**WRITTEN TASK:**
All of the entries need to be written out again, exactly as they are.

>> BEGIN SUPPLIED MATERIAL

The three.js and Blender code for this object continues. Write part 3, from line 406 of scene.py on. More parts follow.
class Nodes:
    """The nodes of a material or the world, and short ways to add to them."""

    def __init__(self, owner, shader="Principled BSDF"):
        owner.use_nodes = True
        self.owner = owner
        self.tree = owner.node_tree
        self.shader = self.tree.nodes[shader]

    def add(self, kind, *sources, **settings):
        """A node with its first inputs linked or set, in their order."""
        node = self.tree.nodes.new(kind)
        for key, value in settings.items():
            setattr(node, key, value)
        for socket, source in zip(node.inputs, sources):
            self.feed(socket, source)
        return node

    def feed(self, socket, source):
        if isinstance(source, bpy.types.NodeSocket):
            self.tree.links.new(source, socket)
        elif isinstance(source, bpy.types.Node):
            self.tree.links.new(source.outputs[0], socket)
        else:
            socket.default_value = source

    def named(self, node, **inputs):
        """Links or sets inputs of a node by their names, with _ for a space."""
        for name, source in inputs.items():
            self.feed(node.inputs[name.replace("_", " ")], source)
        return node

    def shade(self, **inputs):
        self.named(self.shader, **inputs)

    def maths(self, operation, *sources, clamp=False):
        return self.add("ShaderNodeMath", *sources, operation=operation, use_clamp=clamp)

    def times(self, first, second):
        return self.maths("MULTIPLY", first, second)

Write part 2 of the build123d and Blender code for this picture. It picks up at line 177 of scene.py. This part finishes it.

>> END SUPPLIED MATERIAL

**SOLUTION:**
The three.js and Blender code for this object continues. Write part 3, from line 406 of scene.py on. More parts follow.
class Nodes:
    """The nodes of a material or the world, and short ways to add to them."""

    def __init__(self, owner, shader="Principled BSDF"):
        owner.use_nodes = True
        self.owner = owner
        self.tree = owner.node_tree
        self.shader = self.tree.nodes[shader]

    def add(self, kind, *sources, **settings):
        """A node with its first inputs linked or set, in their order."""
        node = self.tree.nodes.new(kind)
        for key, value in settings.items():
            setattr(node, key, value)
        for socket, source in zip(node.inputs, sources):
            self.feed(socket, source)
        return node

    def feed(self, socket, source):
        if isinstance(source, bpy.types.NodeSocket):
            self.tree.links.new(source, socket)
        elif isinstance(source, bpy.types.Node):
            self.tree.links.new(source.outputs[0], socket)
        else:
            socket.default_value = source

    def named(self, node, **inputs):
        """Links or sets inputs of a node by their names, with _ for a space."""
        for name, source in inputs.items():
            self.feed(node.inputs[name.replace("_", " ")], source)
        return node

    def shade(self, **inputs):
        self.named(self.shader, **inputs)

    def maths(self, operation, *sources, clamp=False):
        return self.add("ShaderNodeMath", *sources, operation=operation, use_clamp=clamp)

    def times(self, first, second):
        return self.maths("MULTIPLY", first, second)

Write part 2 of the build123d and Blender code for this picture. It picks up at line 177 of scene.py. This part finishes it.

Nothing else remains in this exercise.